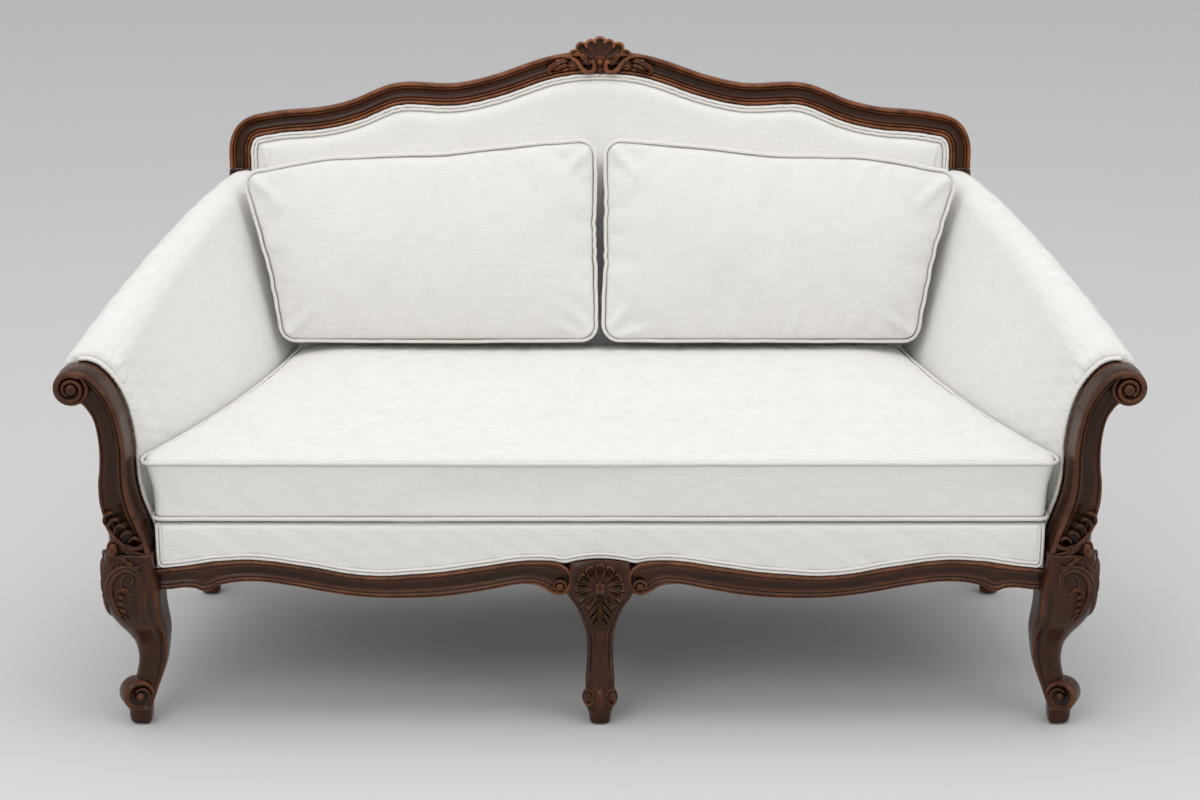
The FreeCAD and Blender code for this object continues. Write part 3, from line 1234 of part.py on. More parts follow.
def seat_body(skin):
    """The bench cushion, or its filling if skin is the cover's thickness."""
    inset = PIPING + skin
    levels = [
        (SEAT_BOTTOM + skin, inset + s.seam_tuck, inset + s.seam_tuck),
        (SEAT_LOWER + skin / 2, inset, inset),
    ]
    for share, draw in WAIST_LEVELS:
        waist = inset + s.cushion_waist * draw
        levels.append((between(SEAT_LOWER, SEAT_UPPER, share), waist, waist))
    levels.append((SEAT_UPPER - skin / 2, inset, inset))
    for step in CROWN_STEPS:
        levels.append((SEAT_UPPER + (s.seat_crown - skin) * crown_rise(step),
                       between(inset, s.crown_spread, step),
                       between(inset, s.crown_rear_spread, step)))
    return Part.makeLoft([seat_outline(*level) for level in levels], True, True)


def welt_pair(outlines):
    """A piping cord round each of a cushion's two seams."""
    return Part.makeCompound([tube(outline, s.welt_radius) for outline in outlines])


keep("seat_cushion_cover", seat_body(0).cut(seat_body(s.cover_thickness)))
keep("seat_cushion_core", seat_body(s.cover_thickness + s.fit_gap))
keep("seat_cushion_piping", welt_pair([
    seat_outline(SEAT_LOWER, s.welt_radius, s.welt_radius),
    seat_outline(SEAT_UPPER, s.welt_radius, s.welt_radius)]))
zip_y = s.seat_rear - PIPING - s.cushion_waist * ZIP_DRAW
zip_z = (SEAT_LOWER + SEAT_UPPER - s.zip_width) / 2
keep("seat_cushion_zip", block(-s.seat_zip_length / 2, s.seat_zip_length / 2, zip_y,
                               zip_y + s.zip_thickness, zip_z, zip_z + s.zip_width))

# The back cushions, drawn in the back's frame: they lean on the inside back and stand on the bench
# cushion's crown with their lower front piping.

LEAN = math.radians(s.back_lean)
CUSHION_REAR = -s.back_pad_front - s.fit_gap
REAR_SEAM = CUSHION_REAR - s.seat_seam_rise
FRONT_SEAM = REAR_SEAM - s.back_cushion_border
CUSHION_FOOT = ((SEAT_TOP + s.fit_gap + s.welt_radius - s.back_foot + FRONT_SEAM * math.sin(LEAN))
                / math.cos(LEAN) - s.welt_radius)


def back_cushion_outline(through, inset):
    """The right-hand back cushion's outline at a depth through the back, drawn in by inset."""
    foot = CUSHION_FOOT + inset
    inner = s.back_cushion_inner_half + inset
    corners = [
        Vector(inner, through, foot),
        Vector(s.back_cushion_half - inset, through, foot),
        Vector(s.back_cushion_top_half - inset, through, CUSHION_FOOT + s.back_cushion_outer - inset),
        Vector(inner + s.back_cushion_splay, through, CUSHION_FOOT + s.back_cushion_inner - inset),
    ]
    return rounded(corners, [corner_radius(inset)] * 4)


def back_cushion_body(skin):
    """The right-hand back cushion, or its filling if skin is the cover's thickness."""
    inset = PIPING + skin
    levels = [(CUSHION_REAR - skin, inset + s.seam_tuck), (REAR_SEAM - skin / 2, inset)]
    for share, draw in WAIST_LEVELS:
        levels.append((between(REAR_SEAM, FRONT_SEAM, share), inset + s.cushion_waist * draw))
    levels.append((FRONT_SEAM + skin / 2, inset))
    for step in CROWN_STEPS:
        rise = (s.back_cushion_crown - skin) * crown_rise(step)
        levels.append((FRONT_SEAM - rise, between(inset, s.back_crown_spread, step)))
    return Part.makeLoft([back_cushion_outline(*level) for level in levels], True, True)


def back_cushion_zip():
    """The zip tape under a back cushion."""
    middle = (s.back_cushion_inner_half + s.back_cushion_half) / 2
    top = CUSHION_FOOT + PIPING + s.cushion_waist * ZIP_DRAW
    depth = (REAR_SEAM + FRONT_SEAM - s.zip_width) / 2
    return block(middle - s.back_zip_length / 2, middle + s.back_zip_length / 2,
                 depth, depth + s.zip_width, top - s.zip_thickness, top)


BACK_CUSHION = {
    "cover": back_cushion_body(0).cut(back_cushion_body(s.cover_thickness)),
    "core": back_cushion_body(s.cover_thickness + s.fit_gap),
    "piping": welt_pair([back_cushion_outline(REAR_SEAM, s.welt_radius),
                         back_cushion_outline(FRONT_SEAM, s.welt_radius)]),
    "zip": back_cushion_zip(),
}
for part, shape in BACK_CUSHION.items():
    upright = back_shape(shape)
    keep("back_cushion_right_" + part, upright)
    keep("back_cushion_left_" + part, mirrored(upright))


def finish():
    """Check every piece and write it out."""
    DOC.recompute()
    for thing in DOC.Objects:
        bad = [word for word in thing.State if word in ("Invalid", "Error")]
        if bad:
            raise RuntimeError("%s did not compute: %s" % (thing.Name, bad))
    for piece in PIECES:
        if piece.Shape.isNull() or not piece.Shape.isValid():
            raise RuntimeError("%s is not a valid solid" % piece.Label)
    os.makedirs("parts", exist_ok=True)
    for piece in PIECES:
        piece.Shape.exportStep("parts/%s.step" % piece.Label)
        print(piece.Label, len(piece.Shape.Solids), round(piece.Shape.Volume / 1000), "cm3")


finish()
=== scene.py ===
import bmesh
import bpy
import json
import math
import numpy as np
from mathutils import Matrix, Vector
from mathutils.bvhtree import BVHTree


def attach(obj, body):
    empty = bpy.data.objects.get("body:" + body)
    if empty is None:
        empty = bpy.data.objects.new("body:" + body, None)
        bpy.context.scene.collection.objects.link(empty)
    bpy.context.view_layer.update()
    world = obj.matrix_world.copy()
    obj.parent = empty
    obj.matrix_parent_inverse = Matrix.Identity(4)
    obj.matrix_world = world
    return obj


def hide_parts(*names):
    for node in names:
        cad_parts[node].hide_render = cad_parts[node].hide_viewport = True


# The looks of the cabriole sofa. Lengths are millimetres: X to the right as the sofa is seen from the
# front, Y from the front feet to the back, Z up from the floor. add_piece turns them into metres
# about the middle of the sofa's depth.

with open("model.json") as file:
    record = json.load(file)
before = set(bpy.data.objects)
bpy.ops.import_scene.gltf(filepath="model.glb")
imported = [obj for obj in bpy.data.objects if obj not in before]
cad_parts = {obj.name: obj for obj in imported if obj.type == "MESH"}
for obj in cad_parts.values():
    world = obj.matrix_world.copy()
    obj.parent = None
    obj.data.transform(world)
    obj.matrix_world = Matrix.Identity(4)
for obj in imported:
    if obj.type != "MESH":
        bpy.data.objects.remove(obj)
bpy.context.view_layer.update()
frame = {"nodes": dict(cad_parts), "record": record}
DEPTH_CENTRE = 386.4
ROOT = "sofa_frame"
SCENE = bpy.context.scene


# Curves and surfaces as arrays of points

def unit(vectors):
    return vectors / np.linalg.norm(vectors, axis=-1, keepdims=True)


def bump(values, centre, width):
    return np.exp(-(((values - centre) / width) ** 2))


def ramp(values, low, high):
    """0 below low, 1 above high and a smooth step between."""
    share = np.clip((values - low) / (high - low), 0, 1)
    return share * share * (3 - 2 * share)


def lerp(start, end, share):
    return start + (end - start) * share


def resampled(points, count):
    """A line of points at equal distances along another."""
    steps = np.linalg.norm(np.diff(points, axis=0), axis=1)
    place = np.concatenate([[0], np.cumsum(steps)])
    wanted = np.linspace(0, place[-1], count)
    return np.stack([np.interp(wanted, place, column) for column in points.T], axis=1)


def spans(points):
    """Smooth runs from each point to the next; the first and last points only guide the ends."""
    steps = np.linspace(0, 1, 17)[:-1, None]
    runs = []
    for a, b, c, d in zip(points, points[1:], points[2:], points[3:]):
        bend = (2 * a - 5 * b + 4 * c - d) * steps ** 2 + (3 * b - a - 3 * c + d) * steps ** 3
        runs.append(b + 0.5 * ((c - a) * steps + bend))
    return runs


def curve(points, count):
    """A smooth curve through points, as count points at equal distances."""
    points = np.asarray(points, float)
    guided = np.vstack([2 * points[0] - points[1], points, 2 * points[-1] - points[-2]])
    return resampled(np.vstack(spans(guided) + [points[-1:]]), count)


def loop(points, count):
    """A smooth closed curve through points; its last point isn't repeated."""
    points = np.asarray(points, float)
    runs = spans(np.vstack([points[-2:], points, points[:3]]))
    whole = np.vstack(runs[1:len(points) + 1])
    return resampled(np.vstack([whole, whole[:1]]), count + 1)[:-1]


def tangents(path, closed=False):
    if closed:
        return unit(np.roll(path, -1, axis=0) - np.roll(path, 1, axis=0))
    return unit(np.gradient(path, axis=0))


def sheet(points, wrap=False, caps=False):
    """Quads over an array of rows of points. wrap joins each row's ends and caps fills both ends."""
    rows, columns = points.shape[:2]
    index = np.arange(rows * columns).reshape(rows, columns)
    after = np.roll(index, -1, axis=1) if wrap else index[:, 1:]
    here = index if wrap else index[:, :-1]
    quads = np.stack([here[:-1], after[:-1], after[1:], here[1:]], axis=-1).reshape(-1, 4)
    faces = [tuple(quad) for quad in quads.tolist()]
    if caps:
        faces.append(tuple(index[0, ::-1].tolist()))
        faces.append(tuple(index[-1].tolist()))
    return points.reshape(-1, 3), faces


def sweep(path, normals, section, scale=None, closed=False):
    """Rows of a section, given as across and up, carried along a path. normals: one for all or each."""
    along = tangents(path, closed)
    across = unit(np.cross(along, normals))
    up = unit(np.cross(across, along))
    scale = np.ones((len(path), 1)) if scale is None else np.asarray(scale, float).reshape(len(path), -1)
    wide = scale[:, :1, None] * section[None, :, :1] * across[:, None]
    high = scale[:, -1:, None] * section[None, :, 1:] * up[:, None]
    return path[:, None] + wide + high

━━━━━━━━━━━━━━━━

**Task directions:**
Reproduce the lines exactly, taking as the first line the one with "for thing in" and as the last line the one with "bpy.data.objects.remove(obj)", and include nothing else.

**Output below:**
    for thing in DOC.Objects:
        bad = [word for word in thing.State if word in ("Invalid", "Error")]
        if bad:
            raise RuntimeError("%s did not compute: %s" % (thing.Name, bad))
    for piece in PIECES:
        if piece.Shape.isNull() or not piece.Shape.isValid():
            raise RuntimeError("%s is not a valid solid" % piece.Label)
    os.makedirs("parts", exist_ok=True)
    for piece in PIECES:
        piece.Shape.exportStep("parts/%s.step" % piece.Label)
        print(piece.Label, len(piece.Shape.Solids), round(piece.Shape.Volume / 1000), "cm3")


finish()
=== scene.py ===
import bmesh
import bpy
import json
import math
import numpy as np
from mathutils import Matrix, Vector
from mathutils.bvhtree import BVHTree


def attach(obj, body):
    empty = bpy.data.objects.get("body:" + body)
    if empty is None:
        empty = bpy.data.objects.new("body:" + body, None)
        bpy.context.scene.collection.objects.link(empty)
    bpy.context.view_layer.update()
    world = obj.matrix_world.copy()
    obj.parent = empty
    obj.matrix_parent_inverse = Matrix.Identity(4)
    obj.matrix_world = world
    return obj


def hide_parts(*names):
    for node in names:
        cad_parts[node].hide_render = cad_parts[node].hide_viewport = True


# The looks of the cabriole sofa. Lengths are millimetres: X to the right as the sofa is seen from the
# front, Y from the front feet to the back, Z up from the floor. add_piece turns them into metres
# about the middle of the sofa's depth.

with open("model.json") as file:
    record = json.load(file)
before = set(bpy.data.objects)
bpy.ops.import_scene.gltf(filepath="model.glb")
imported = [obj for obj in bpy.data.objects if obj not in before]
cad_parts = {obj.name: obj for obj in imported if obj.type == "MESH"}
for obj in cad_parts.values():
    world = obj.matrix_world.copy()
    obj.parent = None
    obj.data.transform(world)
    obj.matrix_world = Matrix.Identity(4)
for obj in imported:
    if obj.type != "MESH":
        bpy.data.objects.remove(obj)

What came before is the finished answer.